Greg Clark has become the minister for universities and science, in the cabinet reshuffle.
He will also retain his current job as minister for the constitution and cities.
The Tunbridge Wells MP replaces David Willetts, who has been universities minister from the outset of the coalition government.
Mr Clark will become responsible for plans to increase student numbers and scrap a limit on university places.
The coalition government has already announced there will be 30,000 extra university places this year and a further 60,000 extra places the following year.
The outgoing minister, Mr Willetts, had set out a policy of expanding university places as a way of promoting a graduate economy.
On his departure, Mr Willetts has received many votes of thanks from the science and higher education sectors.
"His support for science and research has been much appreciated, as well as his willingness to engage with our universities constructively," said a statement from the Russell Group of universities.
Mr Willetts had been minister during the controversial introduction of higher tuition fees.

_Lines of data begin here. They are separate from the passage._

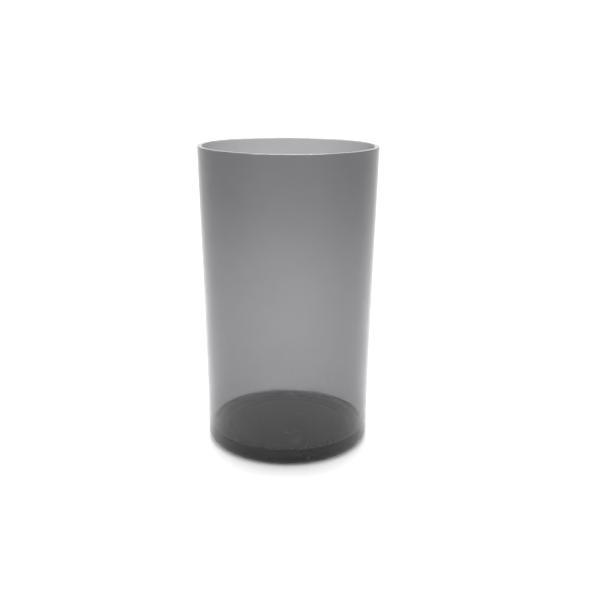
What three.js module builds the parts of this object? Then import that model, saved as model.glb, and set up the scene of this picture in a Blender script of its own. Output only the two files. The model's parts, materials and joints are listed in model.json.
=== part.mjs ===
// A smoked glass cylinder vase with a slight draft, a flat lip with softened edges and a heavy base.
// Millimetres, +Z up. The origin is the centre of the circle that the vase stands on.
//
// The glass is one continuous vessel. It is modelled as two bodies of revolution that meet face to
// face on a flat ring just above the inner fillet: the tall wall, and the cupped base below it.

import * as THREE from "three";

// Driving dimensions of the vessel
const HEIGHT = 250;
const MOUTH_DIAMETER = 146; // outside, at the top of the lip
const FOOT_DIAMETER = 138; // outside, where the line of the wall meets the table
const WALL = 4; // square to the wall
const LIP_EDGE_RADIUS = 0.7; // the lip is ground flat and its two edges are softened
const FLOOR_THICKNESS = 12.5; // from the table to the floor inside
const HEEL_RADIUS = 8; // outside, between the wall and the underside
const INNER_FILLET = 2.5; // inside, between the wall and the floor

// The shallow hollow under the base, which leaves a flat ring to stand on
const HOLLOW_RADIUS = 53;
const HOLLOW_DEPTH = 1.2;
const HOLLOW_EDGE = 3; // the width over which the hollow falls away from the ring

// The wall and the base meet on a flat ring at this height
const MEETING_HEIGHT = FLOOR_THICKNESS + INNER_FILLET + 0.5;

// Facets
const ROUND_STEPS = 72; // round the axis
const LIP_STEPS = 3; // in each of the lip's edges
const HEEL_STEPS = 6;
const FILLET_STEPS = 5;

// The draft: each wall surface leans outwards by this angle as it rises
const DRAFT = Math.atan((MOUTH_DIAMETER - FOOT_DIAMETER) / 2 / HEIGHT);

// Radius of the outside and of the inside of the wall at height z
const outsideAt = (z) => FOOT_DIAMETER / 2 + z * Math.tan(DRAFT);
const insideAt = (z) => outsideAt(z) - WALL / Math.cos(DRAFT);

// Points (radius, height) of an arc about a centre, from one angle to another, ends included
function arc(centreRadius, centreHeight, radius, from, to, steps) {
  const points = [];
  for (let i = 0; i <= steps; i++) {
    const angle = from + ((to - from) * i) / steps;
    points.push([
      centreRadius + radius * Math.cos(angle),
      centreHeight + radius * Math.sin(angle),
    ]);
  }
  return points;
}

// Each arc below is tangent to the surfaces beside it, whose outward normals the draft turns down
const DOWN = -Math.PI / 2;

// The lip's outer edge and inner edge, with the flat top between them
function lipArcs() {
  const height = HEIGHT - LIP_EDGE_RADIUS;
  const inset = LIP_EDGE_RADIUS / Math.cos(DRAFT);
  const [outer, inner] = [outsideAt(height) - inset, insideAt(height) + inset];
  const up = Math.PI / 2;
  return [
    ...arc(outer, height, LIP_EDGE_RADIUS, -DRAFT, up, LIP_STEPS),
    ...arc(inner, height, LIP_EDGE_RADIUS, up, Math.PI - DRAFT, LIP_STEPS),
  ];
}

function heelArc() {
  const centre = outsideAt(HEEL_RADIUS) - HEEL_RADIUS / Math.cos(DRAFT);
  return arc(centre, HEEL_RADIUS, HEEL_RADIUS, DOWN, -DRAFT, HEEL_STEPS);
}

function filletArc() {
  const height = FLOOR_THICKNESS + INNER_FILLET;
  const centre = insideAt(height) - INNER_FILLET / Math.cos(DRAFT);
  return arc(centre, height, INNER_FILLET, -DRAFT, DOWN, FILLET_STEPS);
}

// A solid of revolution about +Z from a profile of (radius, height) points
function revolved(profile) {
  const points = profile.map(([radius, height]) => new THREE.Vector2(radius, height));
  const geometry = new THREE.LatheGeometry(points, ROUND_STEPS);
  geometry.rotateX(Math.PI / 2); // the lathe turns about +Y
  return geometry;
}

// Neutral grey smoked glass; the base is the same glass, darker because it is thicker
function smokedGlass(colour, opacity) {
  return new THREE.MeshStandardMaterial({
    color: colour,
    roughness: 0.03,
    metalness: 0,
    transparent: true,
    opacity,
  });
}

// The tall wall: up the outside, over the lip and down the inside to the meeting ring
function cylinderWall() {
  const start = [outsideAt(MEETING_HEIGHT), MEETING_HEIGHT];
  const profile = [start, ...lipArcs(), [insideAt(MEETING_HEIGHT), MEETING_HEIGHT], start];
  const mesh = new THREE.Mesh(revolved(profile), smokedGlass(0x737375, 0.57));
  mesh.name = "cylinder_wall";
  return mesh;
}

// The cupped base: the hollow, the standing ring, the heel, the meeting ring, the fillet, the floor
function heavyBase() {
  const profile = [
    [0, HOLLOW_DEPTH],
    [HOLLOW_RADIUS - HOLLOW_EDGE, HOLLOW_DEPTH],
    [HOLLOW_RADIUS, 0],
    ...heelArc(),
    [outsideAt(MEETING_HEIGHT), MEETING_HEIGHT],
    [insideAt(MEETING_HEIGHT), MEETING_HEIGHT],
    ...filletArc(),
    [0, FLOOR_THICKNESS],
  ];
  const mesh = new THREE.Mesh(revolved(profile), smokedGlass(0x55545a, 0.85));
  mesh.name = "heavy_base";
  return mesh;
}

const vase = new THREE.Group();
vase.name = "glass_cylinder_vase";
vase.add(heavyBase(), cylinderWall());

export default vase;
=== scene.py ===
"""A smoked glass cylinder vase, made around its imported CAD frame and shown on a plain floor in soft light.

The vase is one continuous piece of glass, so one fine mesh stands for both CAD nodes. Metres, +Z up.
"""

import json
from math import atan, cos, pi, radians, sin

import bpy
from mathutils import Euler, Matrix, Vector, noise


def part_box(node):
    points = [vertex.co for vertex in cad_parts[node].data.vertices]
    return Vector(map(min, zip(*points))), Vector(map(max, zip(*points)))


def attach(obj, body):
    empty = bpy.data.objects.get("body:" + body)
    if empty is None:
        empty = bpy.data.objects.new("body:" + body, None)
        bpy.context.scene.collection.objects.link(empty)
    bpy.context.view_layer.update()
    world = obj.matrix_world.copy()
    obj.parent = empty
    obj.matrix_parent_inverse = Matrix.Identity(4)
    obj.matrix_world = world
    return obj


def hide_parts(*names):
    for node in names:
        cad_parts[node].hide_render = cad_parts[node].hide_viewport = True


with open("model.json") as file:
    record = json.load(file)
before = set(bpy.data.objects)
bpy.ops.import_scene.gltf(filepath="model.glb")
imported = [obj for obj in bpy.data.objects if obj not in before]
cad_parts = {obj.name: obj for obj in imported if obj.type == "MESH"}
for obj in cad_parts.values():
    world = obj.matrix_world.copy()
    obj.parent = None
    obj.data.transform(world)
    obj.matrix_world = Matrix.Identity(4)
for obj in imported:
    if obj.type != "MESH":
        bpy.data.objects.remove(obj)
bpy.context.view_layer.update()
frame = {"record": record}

# ---------------------------------------------------------------------------------------------------
# The vessel's sizes. The outline comes from the frame, and the rest are its own driving dimensions.

WALL_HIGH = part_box("cylinder_wall")[1]
BASE_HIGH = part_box("heavy_base")[1]
MOUNTS = {mount["name"]: mount for mount in frame["record"]["mounts"]}

HEIGHT = WALL_HIGH.z
FLOOR = MOUNTS["inside_floor"]["pos_m"][2]
WALL = 0.004  # square to the wall
LIP_EDGE_RADIUS = 0.0007
HEEL_RADIUS = 0.008
INNER_FILLET = 0.0025
HOLLOW_RADIUS = 0.053  # inside of the standing ring
HOLLOW_DEPTH = 0.0012
HOLLOW_EDGE = 0.003
MOULD_RING_RADIUS = 0.021  # a faint ridge that the mould leaves in the hollow
MOULD_RING_WIDTH = 0.0016
MOULD_RING_HEIGHT = 0.00008

SLOPE = (WALL_HIGH.x - BASE_HIGH.x) / (HEIGHT - LIP_EDGE_RADIUS - BASE_HIGH.z)
DRAFT = atan(SLOPE)
DOWN = -pi / 2

# How finely the surface is divided
ROUND_STEPS = 224
WALL_ROWS = 72
ARC_STEPS = 16
FLAT_ROWS = 10
LIP_ROWS = 3

# The faint waves of pressed glass: how far they stand, and their lengths round and up the wall
OUTER_WAVE = 0.00003
INNER_WAVE = 0.00008
WAVES_ACROSS = 1.6
WAVE_LENGTH_UP = 0.07
WAVE_SHIFT = 1e5  # sets the inner wall's waves apart from the outer wall's


def outside_at(z):
    """Radius of the outer surface of the wall at height z."""
    return BASE_HIGH.x + SLOPE * (z - BASE_HIGH.z)


def inside_at(z):
    """Radius of the inner surface of the wall at height z."""
    return outside_at(z) - WALL / cos(DRAFT)


def arc(centre_radius, centre_height, radius, start, end):
    """Points (radius, height) of an arc about a centre, ends included."""
    angles = [start + (end - start) * i / ARC_STEPS for i in range(ARC_STEPS + 1)]
    return [(centre_radius + radius * cos(a), centre_height + radius * sin(a)) for a in angles]


def between(start, end, rows):
    """Points strictly between two points of the outline, evenly spaced."""
    steps = [i / (rows + 1) for i in range(1, rows + 1)]
    return [(start[0] + (end[0] - start[0]) * t, start[1] + (end[1] - start[1]) * t) for t in steps]


def smooth(t):
    """Rises smoothly from 0 to 1 as t does."""
    t = min(max(t, 0.0), 1.0)
    return t * t * (3 - 2 * t)


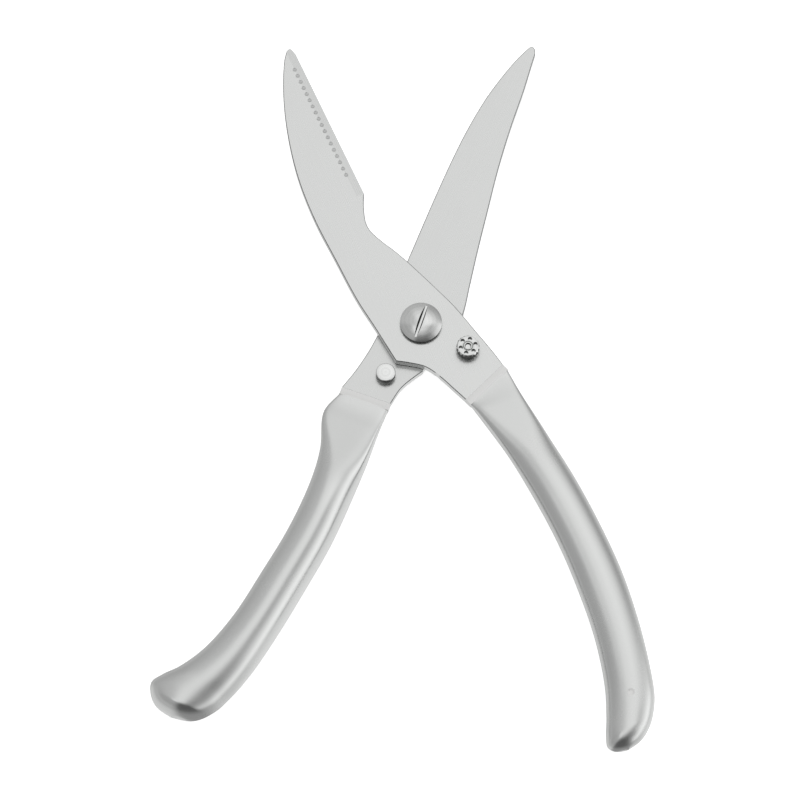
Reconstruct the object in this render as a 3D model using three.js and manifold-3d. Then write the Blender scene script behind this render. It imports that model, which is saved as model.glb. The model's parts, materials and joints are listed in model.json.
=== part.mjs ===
// Poultry shears: two flat blades with hollow handles, crossing on a slotted pivot screw.
//
// Frame: millimetres, +Z up. The shears lie open and flat, with their blades towards +Y.
// The pivot axis is Z. Z = 0 is the plane that the pivot nut and both handles rest on.
// Each half is drawn in its closed position, where the tips meet on +Y, and its group
// then swings it open about Z: the front half (on top) to the left, the back half to the right.

import * as THREE from 'three';
import { mergeVertices } from 'three/addons/utils/BufferGeometryUtils.js';
import Module from 'manifold-3d';

const wasm = await Module();
wasm.setup();

// ---------------------------------------------------------------- driving dimensions

// whole object
const blade_reach = 104.8; // pivot axis to the blade tips
const handle_reach = 146.3; // pivot axis to the far end of the longer, front handle
const opening_angle = 44; // degrees between the closed and the open position

// blades
const plate_thickness = 3.0;
const blade_gap = 0.1; // running gap between the two flat blades
const front_blade_width = 17.8;
const back_blade_width = 17.0;
const edge_bevel_width = 2.6; // ground strip along each cutting edge
const edge_land = 2.4; // plate left at the cutting edge: a strong edge, ground shallow
const notch_depth = 2.8; // bone notch in the front blade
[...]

More recently he had defended the system of student loan repayments, with claims that the higher fees and student loans had proved much more expensive for the government than anticipated.

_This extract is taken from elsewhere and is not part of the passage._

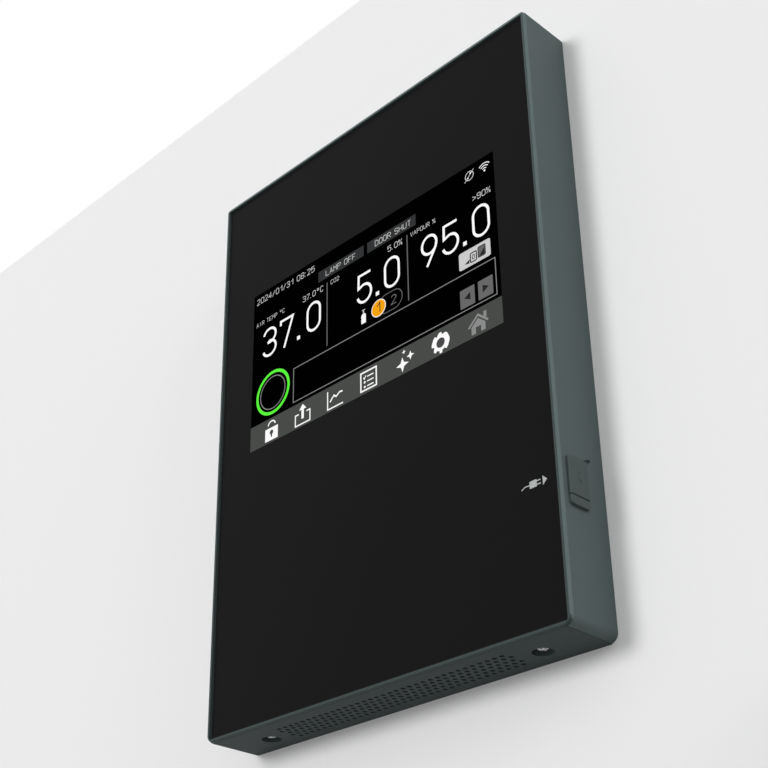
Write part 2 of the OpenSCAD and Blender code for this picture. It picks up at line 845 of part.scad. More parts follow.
module gas_sensor() {
    color("white") translate([sensor_x, 0, chamber_z1 - sensor_drop]) {
        bar_y(gas_sensor_d, chamber_y1 - fit - gas_sensor_l, chamber_y1 - fit);
        bar_y(gas_sensor_d + 8, chamber_y1 - fit - 3, chamber_y1 - fit);
    }
}

module temperature_probe() {
    color("silver") translate([-sensor_x, 0, chamber_z1 - sensor_drop]) {
        bar_y(probe_d, chamber_y1 - fit - probe_l, chamber_y1 - fit);
        bar_y(probe_d + 9, chamber_y1 - fit - 4, chamber_y1 - fit);
    }
}

// Inner door

module inner_door_seal() {
    w = door_glass_w - 4;
    h = door_glass_h - 4;
    color("white") translate([0, 0, chamber_zm]) deep(seal_back - inner_seal_t, seal_back)
        difference() {
            rounded(w, h, 16);
            rounded(w - 2 * inner_seal_w, h - 2 * inner_seal_w, 10);
        }
}

module inner_door_glass() {
    color("lightcyan") translate([0, 0, chamber_zm]) deep(glass_y0, glass_y1)
        rounded(door_glass_w, door_glass_h, 14);
}

// Heights of the middles of the two inner hinges
function inner_hinge_z(i) = chamber_zm + i * (door_glass_h / 2 - inner_hinge_inset);

// A knuckle and a plate glued to the front of the glass
module inner_hinge_clamps() {
    h = inner_knuckle_h;
    color("silver") for (i = [-1, 1]) translate([0, 0, inner_hinge_z(i) - h / 2]) difference() {
        union() {
            translate([inner_axis_x, inner_axis_y, 0]) cylinder(d = inner_knuckle_d, h = h);
            block([inner_axis_x, glass_y0 - clamp_t, 0], [inner_axis_x + clamp_l, glass_y0, h]);
        }
        translate([inner_axis_x, inner_axis_y, -1])
            cylinder(d = inner_pin_d + 2 * running, h = h + 2);
        block([inner_axis_x - inner_knuckle_d, glass_y0, -1], [1 - door_glass_w / 2, glass_y1, h + 1]);
    }
}

// A pin between two ears on the pocket's wall
module inner_hinge_posts() {
    h = inner_knuckle_h;
    ear = 4;
    color("silver") for (i = [-1, 1]) translate([0, 0, inner_hinge_z(i) - h / 2]) {
        translate([inner_axis_x, inner_axis_y, -fit - ear / 2])
            cylinder(d = inner_pin_d, h = h + 2 * fit + ear);
        for (z = [-fit - ear, h + fit]) {
            translate([inner_axis_x, inner_axis_y, z]) cylinder(d = inner_knuckle_d - 1, h = ear);
            block([-pocket_x, inner_axis_y - inner_knuckle_d / 2 + 0.5, z],
                  [inner_axis_x, inner_axis_y + inner_knuckle_d / 2 - 0.5, z + ear]);
        }
    }
}

// A bow handle on the glass
module inner_door_grip() {
    x = door_glass_w / 2 - grip_inset;
    y = glass_y0 - grip_reach;
    color("dimgray") translate([x, 0, chamber_zm]) {
        for (z = [-grip_l / 2, grip_l / 2 - 12])
            block([-grip_w / 2, y, z], [grip_w / 2, glass_y0, z + 12]);
        block([-grip_w / 2, y, -grip_l / 2], [grip_w / 2, y + 4, grip_l / 2]);
    }
}

// A magnet holder on the pocket's wall beside the glass's free edge
module magnet_catch() {
    x0 = door_glass_w / 2 + 2;
    color("white") block([x0, glass_y0, chamber_zm - 25], [pocket_x, seal_back, chamber_zm + 25]);
}

// Outer door

module door_skin() {
    color("whitesmoke") translate([0, 0, door_zm]) difference() {
        deep(door_y0, door_y1) rounded(case_w, door_h, door_r);
        deep(door_y0 + sheet_t, door_y1 + 1) rounded(case_w - 2 * sheet_t, door_h - 2 * sheet_t, door_r);
        translate([pin_x, pin_y, -door_h]) cylinder(d = bush_d + 2 * running, h = 2 * door_h);
    }
}

module door_liner() {
    w = case_w - 2 * sheet_t - 2 * fit;
    h = door_h - 2 * sheet_t - 2 * fit;
    color("gainsboro") translate([0, 0, door_zm]) {
        deep(door_y1 - liner_t, door_y1) rounded(w, h, 2);
        deep(door_y1 - liner_t, door_y1 + liner_rise)
            rounded(case_w - 2 * liner_margin, door_h - 2 * liner_margin, 12);
    }
}

module door_insulation() {
    w = case_w - 2 * sheet_t;
    h = door_h - 2 * sheet_t;
    color("lightyellow") translate([0, 0, door_zm]) difference() {
        deep(door_y0 + sheet_t, door_y1 - liner_t) square([w - 2 * door_r, h - 2 * door_r], center = true);
        for (s = [-1, 1]) translate([pin_x, pin_y, s * door_h / 2])
            cylinder(d = bush_d + 2, h = 2 * (pin_l + 6), center = true);
    }
}

module door_seal() {
    w = case_w - 2 * door_seal_inset;
    h = door_h - 2 * door_seal_inset;
    color("lightgray") translate([0, 0, door_zm]) deep(door_y1, case_y0 - 2 * fit) difference() {
        rounded(w, h, 10);
        rounded(w - 2 * door_seal_w, h - 2 * door_seal_w, 4);
    }
}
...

There have also been suggestions from some universities that the current £9,000 fees limit should be increased.
University groups have set out some of the issues facing the incoming minister.

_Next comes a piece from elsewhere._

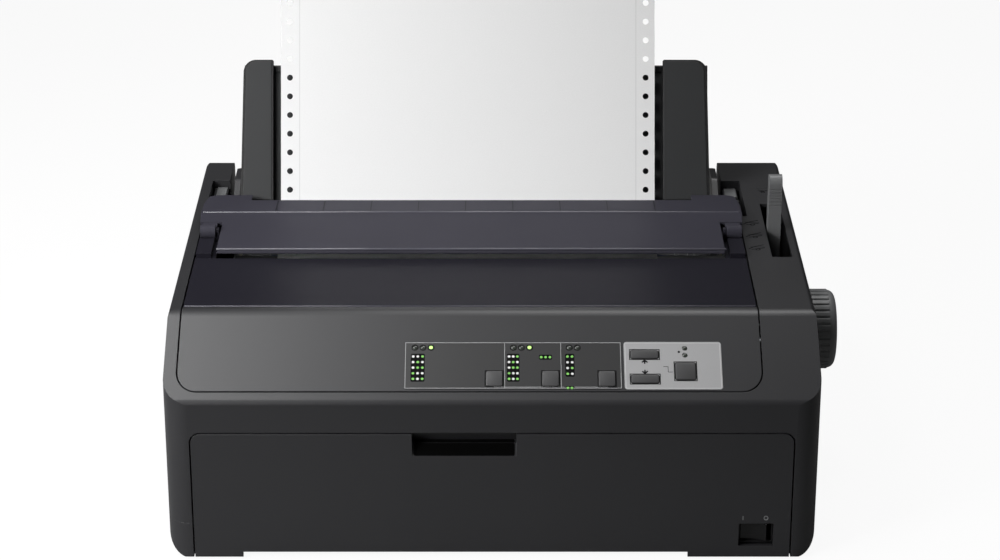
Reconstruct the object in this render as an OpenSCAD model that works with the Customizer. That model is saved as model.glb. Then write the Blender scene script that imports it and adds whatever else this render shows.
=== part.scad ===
// Desktop dot matrix printer with continuous paper on its tractors.
// X runs along the print line, Y from the front face to the rear, Z up from the surface it stands on.

/* [Case] */
// Width of the case over its side walls
case_w = 400; // [396:1:410]
// Depth of the case from the front face to the rear wall
case_d = 320; // [318:1:330]
// Height of the flat top of the case
case_top = 143; // [143:0.5:146]
// Height of the crease where the front face meets the control slope
crease_z = 107; // [104:0.5:108]
// Slope of the control face, in degrees from level
panel_slope = 32.6; // [31:0.1:34]
// Plan radius of the front corners
corner_r = 15; // [10:0.5:18]
// Plan radius of the rear corners
rear_corner_r = 11; // [8:0.5:14]
// Radius of the lower corners, seen from the front
base_r = 14; // [8:0.5:16]
// Radius along the top edges
top_edge_r = 3; // [2:0.5:6]
// Wall of the case mouldings
wall = 2.8; // [2.2:0.1:3.2]
// Height of the seam between the lower and the upper case
split_z = 25; // [23:0.5:27]
// Height of the bottom rim of the case over the surface
skirt_z = 1; // [0.8:0.1:1.5]
// Height of the underside plate over the surface
under_z = 3.5; // [3:0.1:4]

/* [Top cover and flap] */
// Width of the smoked printer cover
cover_w = 355; // [350:0.5:356]
// Sideways offset of the cover from the middle of the case
cover_off = -13.8; // [-14.5:0.1:-13]
// Distance of the cover's front edge from the front face
cover_front = 63.8; // [62:0.1:66]
// Thickness of the cover sheet
cover_t = 2.2; // [1.8:0.1:2.6]
// Front edge of the opening under the flap
window_front = 141; // [138:0.5:144]
// Front edge of the tear bar behind that opening
tear_bar_y = 208; // [206:0.5:212]
// Width of the two side arms of the cover
arm_w = 12.8; // [11:0.1:14]
// Distance from the front face to the cover hinge
cover_hinge_y = 246; // [244:0.5:248]
// Height of the cover hinge
cover_hinge_z = 138; // [137:0.1:138.5]
// Radius of the cover's hinge pins
cover_pin_r = 2.5; // [2:0.1:2.8]
// Overall width of the flap
flap_w = 359.4; // [357:0.2:360]
// Height of the flap's top face
flap_top = 149; // [148.5:0.1:151]
// Thickness of the flap sheet
flap_t = 2.2; // [1.8:0.1:2.4]
// Distance from the front face to the flap's pins
flap_hinge_y = 174; // [172:0.5:176]
// Outer radius of the flap's hinge barrels
barrel_r = 4.6; // [4:0.1:4.7]
// Length of each hinge barrel
barrel_len = 9.9; // [8:0.1:10.4]
// Radius of the flap's pins
flap_pin_r = 1.5; // [1.2:0.1:1.8]

/* [Front cover] */
// Width of the pull-down front cover
door_w = 366.8; // [362:0.2:368]
// Height of the front cover's top edge
door_top = 85.9; // [84:0.1:88]
// Thickness of the front cover
door_t = 3; // [2.6:0.1:3.2]
// Height of the front cover's hinge pins
door_hinge_z = 4.2; // [4:0.1:5]
// Radius of the front cover's hinge pins
door_pin_r = 1.6; // [1.4:0.1:1.8]
// Width of the finger recess in its top edge
grip_w = 63.7; // [60:0.1:70]
// Depth of the finger recess
grip_d = 10; // [9:0.5:11]

/* [Controls] */
// Side of the three small square keys
key_w = 10.3; // [9:0.1:11]
// Length of the two flat keys
flat_key_l = 17; // [15:0.1:18]
// Height of the two flat keys
flat_key_h = 6; // [5:0.1:7]
// Side of the pause key
pause_key_w = 12.4; // [11:0.1:13]
// How far the keys stand proud of the slope
key_proud = 0.9; // [0.5:0.1:1.2]
// Travel of the keys
key_travel = 1.2; // [0.8:0.1:1.5]
// Gap round each key
key_gap = 0.35; // [0.3:0.05:0.6]
// Radius of the indicator lights
led_r = 1.7; // [1.4:0.1:1.9]
// Width of the power rocker's window
rocker_w = 21.4; // [20.5:0.1:22]
// Height of the power rocker's window
rocker_h = 15.4; // [14.5:0.1:16]
// Tilt of the power rocker to each side
rocker_tilt = 9; // [7:0.5:10]

/* [Paper] */
// Width of the continuous paper
paper_w = 254; // [240:0.5:256]
// Thickness of the paper
paper_t = 0.25; // [0.2:0.01:0.3]
// Sideways offset of the paper from the middle of the case
paper_off = -16.6; // [-18:0.1:-16]
// Pitch of the sprocket holes
hole_pitch = 12.7; // [12.5:0.1:12.9]
// Radius of the sprocket holes
hole_r = 2; // [1.9:0.05:2.2]
// Distance of the holes from the paper's edge
hole_edge = 6.1; // [6:0.1:6.5]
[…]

Steve West, chairman of University Alliance, said: "The coming months will be critical in thinking about the long-term sustainability and global positioning of UK higher education."
Pam Tatlow, chief executive of the Million+, representing new universities, said: "Few people believe that the government's current plan to fund higher education expansion on the back of the sale of £2bn of student loans really adds up."
She said that the minister would need a more sustainable funding settlement.
The Russell Group, representing leading universities, raised the issue of attracting overseas students.
"Ensuring that the UK is seen as open and welcoming to the brightest students from overseas is also crucial to the future success of our universities," said a Russell Group statement.